St. John calls these things the lust of the eyes because they are simply for the looking, they never bring us any true satisfaction deep within. No wonder Adam Smith describes the human creature as an insatiable being. We just can’t get enough of this world’s riches.The secret of overcoming this temptation is making God our priority, seeking first God’s kingdom and its righteousness, and worshipping God and not the things created by God. Very often, we fall for this temptation because we make money, riches, and fancy things our gods. Jesus said to Satan, “You shall worship the Lord your God, and him only shall you serve.” 

Conclusion (Use the Three Keys of Lent)

While prayer helps to check our pride, fasting helps us control the flesh and almsgiving prevents us from being carried away by the desire for riches. Be alert to temptations; they must come. Once you notice you are being tempted, never trust in your flesh, run to God in prayer like little children would run to the arms of their parents when they see a beast coming.
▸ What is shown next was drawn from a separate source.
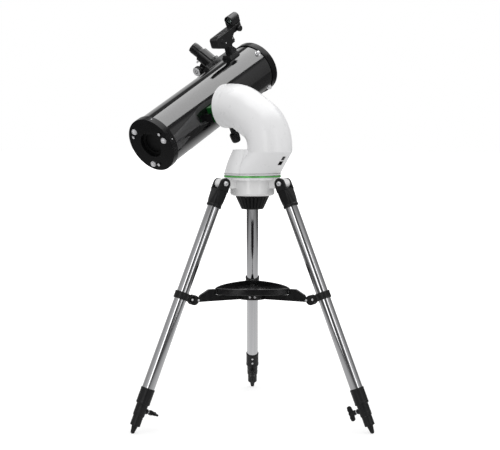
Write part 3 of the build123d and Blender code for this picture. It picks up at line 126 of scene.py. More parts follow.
def finish(name, colour, roughness, mottle=0.10, mottle_size=40.0, grain=0.6, grain_depth=0.02,
           stretch=(1, 1, 1), rough_spread=0.06, round_edge=0.5, wear=1.5, flakes=0.0, shell=None):
    """A procedural material: mottled colour, uneven roughness, grain bump and worn round edges.

    Sizes are millimetres; wear is how much lighter the edges are; shell gives the shader's
    other sockets their plain values.
    """
    material = bpy.data.materials.new(name)
    material.use_nodes = True
    tree = material.node_tree
    link = tree.links.new
    shader = tree.nodes["Principled BSDF"]
    for key, value in (shell or {}).items():
        shader.inputs[key].default_value = value

    where = node(tree, "ShaderNodeTexCoord")
    mapping = node(tree, "ShaderNodeMapping", {"Scale": stretch})
    link(where.outputs["Object"], mapping.inputs["Vector"])

    def noise(size, detail=3.0):
        made = node(tree, "ShaderNodeTexNoise", {"Scale": 1.0 / (size * MM), "Detail": detail})
        link(mapping.outputs[0], made.inputs["Vector"])
        return made.outputs["Fac"]

    def mix(factor, first, second):
        made = node(tree, "ShaderNodeMix", data_type="RGBA")
        link(factor, made.inputs["Factor"])
        for socket, value in ((made.inputs["A"], first), (made.inputs["B"], second)):
            if isinstance(value, tuple):
                socket.default_value = value
            else:
                link(value, socket)
        return made.outputs["Result"]

    patches = spread(tree, noise(mottle_size), 0.0, 1.0)
    tone = mix(patches, shade(colour, 1 - mottle), shade(colour, 1 + mottle))
    if flakes:
        cells = node(tree, "ShaderNodeTexVoronoi", {"Scale": 1.0 / (0.5 * MM)})
        link(mapping.outputs[0], cells.inputs["Vector"])
        lit = spread(tree, cells.outputs["Color"], 0.0, flakes, 0.6, 1.0)
        tone = mix(lit, tone, (0.25, 0.26, 0.28, 1.0))

    edge = node(tree, "ShaderNodeBevel", {"Radius": round_edge * MM}, samples=4)
    geometry = node(tree, "ShaderNodeNewGeometry")
    facing = node(tree, "ShaderNodeVectorMath", operation="DOT_PRODUCT")
    link(edge.outputs[0], facing.inputs[0])
    link(geometry.outputs["Normal"], facing.inputs[1])
    rubbed = spread(tree, facing.outputs["Value"], 0.7, 0.0, 0.80, 0.99)
    tone = mix(rubbed, tone, shade(colour, wear))
    link(tone, shader.inputs["Base Color"])

    rough = spread(tree, noise(mottle_size / 4), roughness - rough_spread, roughness + rough_spread)
    link(rough, shader.inputs["Roughness"])
    bump = node(tree, "ShaderNodeBump", {"Strength": 0.5, "Distance": grain_depth * MM})
    link(noise(grain, 2.0), bump.inputs["Height"])
    link(edge.outputs[0], bump.inputs["Normal"])
    link(bump.outputs[0], shader.inputs["Normal"])
    return material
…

I like how Matthew concludes today’s Gospel passage: “Then the devil left him, and behold, angels, came and ministered to him.” There is nothing as sweet as overcoming temptation. Each time we defeat the devil, we are visited by Angels and the consolation they bring always far outweighs whatever fun or pleasure the devil had promised us if we sin. Meanwhile, if we agree to the lies of the devil, we soon realize within a short time, like Adam and Eve did that we were deceived.

Let us pray: Heavenly Father, endow me with the grace to overcome temptations. Through Christ our Lord. Amen. 

Be Happy. Live Positive. Have Faith. It is well with you. God bless you. (1st Sunday of Lent, Bible Study: Genesis 2:7-9,3:1-7, Ps. 51:3-6,12-14,17, Romans 5:12-19, Matthew 4:1-11).